Interview on the occasion of the 1984 London revival, which Mr. Abbott staged and choreographed







RICHARD RODGERS      
[Jerome Robbins speaking] "I remember Richard Rodgers’ contribution. We had a death scene for Maria. She was going to commit suicide, as in Shakespeare, [Richard] said, 'She’s dead already, after all this happened to her.'"

Otis L. Guernsey, Jr. (ed.), Broadway Song and Story







   STEPHEN SONDHEIM
"Essentially it’s a blend of all the elements—music, book, lyrics, dance. More than subject matter, its innovation has to do with theatrical style. We were influenced by the movies—there was a fluidity in the staging, which had a cinematic quality. No show had ever been staged or conceived this way as a fluid piece which called on the poetic imagination of the audience. That’s something that’s taken for granted now, [but] West Side Story has been the major influence."

Otis L. Guernsey, Jr. (ed.), Broadway Song and Story







ARTHUR LAURENTS    
"What we really did stylistically with West Side Story was take every musical theater technique as far as it could be taken. Scene, song and dance were integrated seamlessly; we did it all better than anyone ever had before. We were not the innovators we were called but what we did achieve was more than enough to be proud of. "

Arthur Laurents, Original Story By







   JEROME ROBBINS
"There was this wonderful, mutual exchange going on. We can talk here about details, 'I did this, I did that,' but the essence of it was what we gave to each other, took from each other, yielded to each other, surrendered, reworked, put back together again. It was a very important and extraordinary time. The collaboration was most fruitful during that period. I say that because we got turned down so much, and for so many reasons, that we kept going back to the script, or rather our play, saying 'That didn't work, I wonder why not, what didn't they like, let's take a look at it again.'"

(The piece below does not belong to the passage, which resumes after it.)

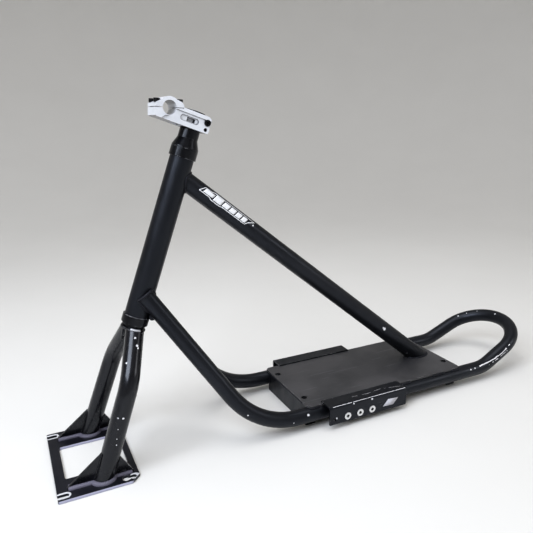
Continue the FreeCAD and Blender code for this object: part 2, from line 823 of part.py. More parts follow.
def side_pockets(side):
    """The waist of one side face, its long round-ended pocket, and the window inside that pocket."""
    name = "stem_left" if side > 0 else "stem_right"
    face = size("stem_half_width")
    waist = DOC.addObject("PartDesign::Body", name + "_waist")
    outline = new_sketch(waist, name + "_waist_outline", "XZ_Plane")
    toe_x = "ledge_toe_x + ledge_slope"
    corners = [("-2 * stem_rear", "-2 * stem_low"), (toe_x, "-2 * stem_low"), (toe_x, "-stem_low"),
               ("ledge_toe_x", "ledge_toe_z"), ("ledge_foot_x", "ledge_foot_z"),
               ("ledge_crest_x", "ledge_crest_z"), ("-2 * stem_rear", "ledge_crest_z")]
    add_polygon(outline, corners)
    pad(waist, outline, "4 * waist_depth", symmetric=True)

    def on_ledge(edge):
        centre = edge.CenterOfMass
        return runs_along(edge, V(0, 1, 0)) and centre.x > 0 and centre.z > NEAR - size("stem_low")

    round_edges(waist, "ledge_round", on_ledge)
    waist.Placement = stem_place(side=side * (face + size("waist_depth")))
    floor = face - size("waist_depth") - size("side_pocket_depth")
    low = size("side_pocket_z") - size("side_pocket_tall") / 2
    recess = box(name + "_recess", "side_pocket_long", "pocket_cut", "side_pocket_tall",
                 stem_place(size("side_pocket_x"), side * (floor + size("pocket_cut") / 2), low))
    window = box(name + "_window", "window_long", "pocket_cut", "window_tall",
                 stem_place(size("window_x"), side * floor, size("side_pocket_z") - size("window_tall") / 2))
    ends = []
    for number, shift in enumerate((-0.5, 0.5)):
        at = stem_place(size("side_pocket_x") + shift * size("side_pocket_long"), side * floor,
                        size("side_pocket_z"), FreeCAD.Rotation(UP, V(0, side, 0)))
        ends.append(cylinder("%s_recess_end_%d" % (name, number), "side_pocket_tall / 2", "pocket_cut", at))
    return [waist, recess, window] + ends


def make_clamp_cap():
    """The arched cap over the bar, with two bolt shoulders in front and two behind."""
    width = "2 * stem_half_width"
    beyond = -size("stem_half_width")
    arch = cylinder("cap_arch", "clamp_arch", width,
                    clamp_place(side=beyond).multiply(FreeCAD.Placement(V(0, 0, 0), ALONG_Y)))
    body = DOC.addObject("PartDesign::Body", "Cap")
    outline = new_sketch(body, "cap_outline", "XZ_Plane")
    add_polygon(outline, [("-clamp_rear", "split_gap / 2"), ("clamp_front", "split_gap / 2"),
                          ("clamp_front", "front_lip"), ("shoulder_along", "shoulder_high"),
                          ("-shoulder_along", "shoulder_high"),
                          ("rear_lip_slope - clamp_rear", "rear_lip_top"), ("-clamp_rear", "rear_lip")])
    pad(body, outline, width, symmetric=True)
    body.Placement = clamp_place()
    below = box("cap_below", "4 * clamp_arch", width, "2 * clamp_arch",
                clamp_place(above=size("split_gap") / 2 - 2 * size("clamp_arch")))
    bar = cylinder("cap_bar_hole", "bar_radius", "2 * (stem_half_width + overcut)",
                   clamp_place(side=beyond - size("overcut")).multiply(FreeCAD.Placement(V(0, 0, 0), ALONG_Y)))
    tools = [below, bar]
    for number, (along, side) in enumerate(clamp_bolt_spots()):
        tools.append(cylinder("cap_hole_%d" % number, "bolt_radius", "2 * clamp_arch",
                              clamp_place(along, side)))
        tools.append(cylinder("cap_spot_%d" % number, "bolt_head_radius + head_slack", "2 * clamp_arch",
                              clamp_place(along, side, size("cap_seat"))))
    keep("stem_clamp_cap", cut("stem_clamp_cap", fuse("cap_solid", arch, body), *tools))


def socket_bolt(name, seat, shank_length):
    """A socket-head bolt whose head stands on its seat and whose shank hangs below it."""
    head = cylinder(name + "_head", "bolt_head_radius", "bolt_head_tall", seat)
    below = seat.multiply(moved(z=-number_of(shank_length)))
    shank = cylinder(name + "_shank", "bolt_radius", shank_length, below)
    socket = DOC.addObject("Part::Prism", name + "_socket")
    socket.Polygon = 6
    bind(socket, Circumradius="hex_socket", Height="bolt_head_tall")
    socket.Placement = seat.multiply(moved(z=size("bolt_head_tall") / 2))
    return cut(name, fuse(name + "_solid", head, shank), socket)


def make_stem_bolts():
    clamps = []
    for number, (along, side) in enumerate(clamp_bolt_spots()):
        seat = clamp_place(along, side, size("cap_seat"))
        clamps.append(socket_bolt("clamp_bolt_%d" % number, seat, "cap_seat + clamp_thread"))
    keep("stem_clamp_bolts", group("stem_clamp_bolts", *clamps))
    pinches = []
    for name, side, high in pinch_spots():
        pinches.append(socket_bolt(name + "_pinch", pinch_seat(side, high), "pinch_shank"))
    keep("stem_pinch_bolts", group("stem_pinch_bolts", *pinches))


def make_top_cap():
    """Preload cap on the stem, its bolt, and the star nut that the bolt pulls against."""
    top = number_of("stem_bottom + stem_low + stem_high")
    seat = at_station(top - size("top_cap_sink"))
    disc = cylinder("top_cap_disc", "top_cap_radius", "top_cap_thick", at_station(top))
    dish = cylinder("top_cap_dish_wall", "top_cap_dish_radius", "top_cap_dish + top_cap_thick",
                    at_station(top - size("top_cap_dish")))
    head_room = cylinder("top_cap_room", "bolt_head_radius + head_slack", "2 * bolt_head_tall", seat)
    hole = cylinder("top_cap_hole", "bolt_radius", "2 * top_cap_dish", at_station(top - size("top_cap_dish")))
    keep("stem_top_cap", cut("stem_top_cap", fuse("top_cap_solid", disc, dish), head_room, hole))
    keep("top_cap_bolt", socket_bolt("top_cap_bolt", seat, "preload_shank"))
    low = top - size("star_nut_depth")
    hub = cylinder("star_hub", "2 * bolt_radius", "star_nut_tall", at_station(low))
    lower = cylinder("star_lower", "steerer_bore", "star_thick", at_station(low))
    upper = cylinder("star_upper", "steerer_bore", "star_thick",
                     at_station(low + size("star_nut_tall") - size("star_thick")))
    thread = cylinder("star_thread", "bolt_radius", "star_nut_tall", at_station(low))
    keep("star_nut", cut("star_nut", fuse("star_solid", hub, lower, upper), thread))


# ---------------------------------------------------------------- fork


def make_leg(side, sign, steerer_bar):
    """A fork leg: down and out from the crown, a bend, and on to the board plate."""
    node = side + "_fork_leg"
    crown = on_axis(size("leg_top_station"), side=sign * size("leg_top_half"))
    knee = on_axis(size("leg_knee_station"), side=sign * size("leg_knee_half"))
    foot_station = number_of("(plate_thick - cross_tube_tall - deck_thick) / cos(axis_rake * 1deg)")
    foot = on_axis(foot_station, side=sign * size("leg_foot_half"))
    top = crown + (crown - knee).normalize() * (2 * size("leg_radius"))
    low = foot + (foot - knee).normalize() * (2 * size("leg_radius"))
    path = bent_path(node + "_path", [top, knee, low], [size("leg_bend")])
    bar, hollow = tube_along(node, path, "leg_radius", "leg_wall", top, knee - top)
    above = box(node + "_above", "6 * leg_radius", "8 * leg_radius", "4 * leg_radius",
                at_station(size("crown_station")))
    reach = 3 * size("leg_radius")
    across = box(node + "_across", "6 * leg_radius", "6 * leg_radius", "6 * leg_radius",
                 FreeCAD.Placement(on_axis(size("leg_top_station") - reach, side=-sign * reach), RAKE))
    under = box(node + "_under", "6 * leg_radius", "6 * leg_radius", "4 * leg_radius",
                moved(foot.x, foot.y, size("plate_thick") - 4 * size("leg_radius")))
    keep(node, cut(node, hollow, above, across, under, steerer_bar))
    return bar


def make_board_plate():
    """The rectangular frame that a board bolts under: open slots in front, keyholes at the back."""
    body = DOC.addObject("PartDesign::Body", "BoardPlate")
    outline = new_sketch(body, "plate_outline", "XY_Plane")
    half = "plate_half_width"
    nook = "(plate_half_width - plate_rear_chamfer)"
    add_polygon(outline, [("plate_rear_x", "-" + nook), ("plate_rear_x + plate_rear_chamfer", "-" + half),
                          ("plate_front_x", "-" + half), ("plate_front_x", half),
                          ("plate_rear_x + plate_rear_chamfer", half), ("plate_rear_x", nook)])
    pad(body, outline, "plate_thick")
    round_edges(body, "plate_corner", lambda edge: runs_along(edge, UP))
    window = new_sketch(body, "plate_window", "XY_Plane")
    add_polygon(window, rectangle("plate_rear_x + plate_rear_bar", "plate_front_x - plate_front_bar",
                                  "plate_side_bar - plate_half_width", "plate_half_width - plate_side_bar"))
    pocket(body, window, "4 * plate_thick")

    def in_window(edge):
        return runs_along(edge, UP) and abs(edge.CenterOfMass.y) < size("leg_foot_half")

    round_edges(body, "window_corner", in_window)
    for side, sign in SIDES.items():
        middle = "%d * slot_half_track" % sign
        for name, back, front in (("front", "front_slot_end_x", "plate_front_x + plate_thick"),
                                  ("rear", "rear_slot_end_x", "keyhole_x")):
            slot = new_sketch(body, "%s_%s_slot" % (side, name), "XY_Plane")
            add_polygon(slot, rectangle(back, front, middle + " - slot_radius", middle + " + slot_radius"))
            pocket(body, slot, "4 * plate_thick")
        for name, centre, radius in (("front_slot_end", "front_slot_end_x", "slot_radius"),
                                     ("rear_slot_end", "rear_slot_end_x", "slot_radius"),
                                     ("keyhole", "keyhole_x", "keyhole_radius")):
            end = new_sketch(body, "%s_%s" % (side, name), "XY_Plane")
            add_circle(end, centre, middle, radius)
            pocket(body, end, "4 * plate_thick")
    keep("board_plate", body)


def make_gusset(side, sign, place, leg_bar):
    """A triangular web between a leg's foot and the plate, in front of the leg or behind it."""
    node = "%s_%s_gusset" % (side, place)
    tip = "gusset_%s_x" % place
    tall = "gusset_%s_tall" % place
    sense = "+" if place == "front" else "-"
    height = "(plate_thick + %s)" % tall
    low_x = "axis_x + (cross_tube_tall + deck_thick - plate_thick) * tan(axis_rake * 1deg)"
    high_x = "axis_x + (cross_tube_tall + deck_thick - %s) * tan(axis_rake * 1deg)" % height
    surface = "%s %s (leg_radius / cos(axis_rake * 1deg) + gusset_land)" % (high_x, sense)
    body = DOC.addObject("PartDesign::Body", node + "_body")
    outline = new_sketch(body, node + "_outline", "XZ_Plane")
    add_polygon(outline, [(low_x, "plate_thick"), (tip, "plate_thick"), (tip, "plate_thick + gusset_toe"),
                          (surface, height), (high_x, height)])
    pad(body, outline, "gusset_thick", symmetric=True)
    body.Placement = moved(y=sign * size("leg_foot_half"))
    keep(node, cut(node, body, leg_bar))


# ---------------------------------------------------------------- build and write


def build():
    head_bar = make_head_tube()
    make_deck()
    rail_bars = [make_rail(side, sign, head_bar) for side, sign in SIDES.items()]
    for end, sign in (("front", 1), ("rear", -1)):
        make_cross_tube(end + "_cross_tube", sign * size("bolt_pitch_long") / 2, rail_bars)
    make_hoop()
    make_top_tube(head_bar)
    for side, sign in SIDES.items():
        make_strap_plate(side, sign)
        make_strap_inserts(side, sign)
    make_cups()
    make_ball_set("lower", lower_ball_station())
    make_ball_set("upper", upper_ball_station())
    make_steerer()
    make_headset_stack()
    make_stem_body()
    make_clamp_cap()
    make_stem_bolts()
    make_top_cap()
    steerer_bar = cylinder("steerer_bar", "steerer_radius", "crown_station",
                           at_station(size("steerer_bottom")))
    make_board_plate()
    for side, sign in SIDES.items():
        leg_bar = make_leg(side, sign, steerer_bar)
        for place in ("front", "rear"):
            make_gusset(side, sign, place, leg_bar)


def write_parts():
    """Stop at any failed object or bad shape, then write one STEP file per sub-part."""
    DOC.removeObject(GAUGE.Name)
    DOC.recompute()
    failed = [item.Name for item in DOC.Objects if "Invalid" in item.State or "Error" in item.State]
    if failed:
        raise RuntimeError("failed objects: " + ", ".join(failed))
    for node, item in NODES.items():
        if item.Shape.isNull() or not item.Shape.isValid():
            raise RuntimeError("bad shape: " + node)
    os.makedirs("parts", exist_ok=True)
    for node, item in NODES.items():
        item.Shape.exportStep("parts/%s.step" % node)
        print("%-20s solids %2d  volume %10.1f mm3" % (node, len(item.Shape.Solids), item.Shape.Volume))


build()
write_parts()
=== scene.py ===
import functools
import json
import math

import bmesh
import bpy
from mathutils import Matrix, Vector, noise


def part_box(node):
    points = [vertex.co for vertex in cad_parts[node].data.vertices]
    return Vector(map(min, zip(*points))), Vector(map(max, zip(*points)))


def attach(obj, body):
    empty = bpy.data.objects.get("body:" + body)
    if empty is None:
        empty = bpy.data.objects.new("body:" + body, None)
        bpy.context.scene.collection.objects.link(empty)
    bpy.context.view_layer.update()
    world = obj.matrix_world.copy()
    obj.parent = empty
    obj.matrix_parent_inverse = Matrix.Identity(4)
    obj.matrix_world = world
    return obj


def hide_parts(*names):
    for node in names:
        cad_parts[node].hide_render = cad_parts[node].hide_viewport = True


# Snow scooter frame set. Points and sizes are written in millimetres in the row frame (+X forward,
# +Y left, +Z up) and turned into metres by mm(). The stage, lights and camera are written in metres.

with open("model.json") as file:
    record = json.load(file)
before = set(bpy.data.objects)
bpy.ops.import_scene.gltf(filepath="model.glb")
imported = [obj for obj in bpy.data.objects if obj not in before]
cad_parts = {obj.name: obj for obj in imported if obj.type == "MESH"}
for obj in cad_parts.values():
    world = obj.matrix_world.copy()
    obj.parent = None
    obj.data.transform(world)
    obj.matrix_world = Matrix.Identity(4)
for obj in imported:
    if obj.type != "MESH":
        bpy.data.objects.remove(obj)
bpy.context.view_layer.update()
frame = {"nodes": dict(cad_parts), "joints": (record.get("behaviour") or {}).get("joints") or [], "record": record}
SIDES = {"left": 1, "right": -1}


def mm(*values):
    """Metres from millimetres: a number, or a vector from three of them."""
    return values[0] * 0.001 if len(values) == 1 else Vector(values) * 0.001


STEERING = next(joint for joint in frame["joints"] if joint["name"] == "steering_turn")
AXIS_FOOT = Vector(STEERING["pos_m"])
AXIS_UP = Vector(STEERING["axis"]).normalized()
AXIS_FORE = Vector((AXIS_UP.z, 0.0, -AXIS_UP.x))
LEFT = Vector((0.0, 1.0, 0.0))
UP = Vector((0.0, 0.0, 1.0))


def on_axis(station, fore=0.0, side=0.0):
    """A point given up the steering axis, forward of it and to its left, all in millimetres."""
    return AXIS_FOOT + AXIS_UP * mm(station) + AXIS_FORE * mm(fore) + LEFT * mm(side)


# ---------------------------------------------------------------- sizes of the CAD pieces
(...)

Otis L. Guernsey, Jr. (ed.), Broadway Song and Story







HAROLD PRINCE    
"In the case of West Side Story…for the first time seeing a cast do everything—and a young cast at that—that was stunning. And clearly that was Jerry's contribution and it was huge."

Interview for "West Side Memories"







   DAVID WINTERS
"At the end of the second act [of the very first preview performance in Washington DC] the closing curtain came down and there was a deadly silence, no clapping, no coughing, no shuffling, nothing but dead silence. The audience quietly sat there, not even moving, they seemed stunned. Of course we all thought they hated it but then, just like in the movies, one person clapped and then two and then twenty and then the whole auditorium just erupted with hysterical applause. The entire audience stood up, yelling 'Bravo' and screaming and carrying on, it was truly fantastic. We were all overcome with emotion and, not to mention, a great deal of relief. I realized, for the first time, that I was a part of something very, very special."

David Winters, in personal correspondence, with thanks







ALAN JOHNSON    
"Somehow that group became stronger as a family than any other show I've ever been connected to. The West Side Story people have gone on to become writers, directors, producers, teachers, choreographers. I call it the University of West Side Story. When you do a production that can teach you about the theater—the definitive kind of lessons of what's required of you onstage at every moment, it's really incredible."

Greg Lawrence, Dance with Demons







   LEONARD BERNSTEIN
"I guess we were right not to cast 'singers:' anything that sounded more professional would inevitably sound more experienced, and then the 'kid' quality would be gone. A perfect example of a disadvantage turned into a virtue."

"A West Side Story Log" as re-printed for the liner notes of Mr. Bernstein’s Deutsche Grammophon recording. The banner quotation is from the same source.